Em conformidade com esta orientação, relativamente
à qual não se vislumbra razão válida para dela nos afastarmos, considera-se que o requerimento de interposição de recurso para o Tribunal Constitucional já não constitui momento adequado para suscitar questão de constitucionalidade, nos termos e para os efeitos do disposto no artigo 70º, nº 1, alínea b), da Lei nº
28/82, ou seja, em termos de ter tais questões por pertinentemente suscitadas
'no decurso do processo', (cfr., entre os mais recentes, os Acórdãos nºs. 40/92,
58/92 e 60/92, o primeiro já publicado, no Diário da República, II Série, de 20 de Maio de 1992).
No caso sub judicio, a questão de constitucionalidade foi pela primeira vez suscitada no requerimento de interposição de recurso para este Tribunal, quando nada se disse sobre o assunto nas alegações do recurso para o STJ do acórdão da Relação nem, muito especialmente, quando se invocam nulidades processuais face ao acórdão, tirado em conferência, que aderiu à fundamentação do Senhor Relator para não admitir o recurso.
E não se está, claramente, perante uma daquelas situações excepcionais que impossibilitam uma suscitação atempada, nem tão pouco a decisão assentou em interpretação anómala ou bizarra que, num contexto de razoabilidade, justificasse, por imprevisível, o tardio equacionamento da questão.

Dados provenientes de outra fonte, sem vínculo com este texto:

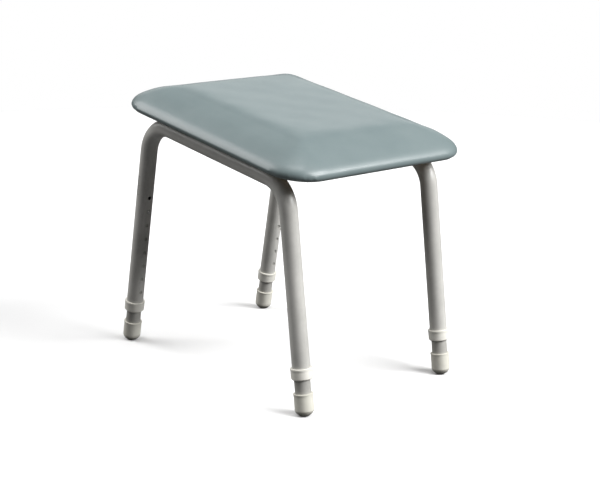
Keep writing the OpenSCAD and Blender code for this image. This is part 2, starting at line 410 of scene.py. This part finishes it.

Os recorrentes usufruiram, na verdade, de tempo e oportunidade processuais para o fazer, por um lado, e, por outro, a interposição feita pelo tribunal a quo insere-se no entendimento pacífico quanto à natureza distinta e autónoma da acção executiva perante a acção declaratória, com estrutura inteiramente diversa (cfr. por todos, Anselmo de Castro - A Acção Executiva Singular, Comum e Especial, 3ª ed., Coimbra, 1977, pág. 7).
4.- Em face do exposto, por se entender que não pode conhecer-se do objecto do recurso, cumpra-se o disposto no nº 1 do artigo 78º-A da Lei nº 28/82.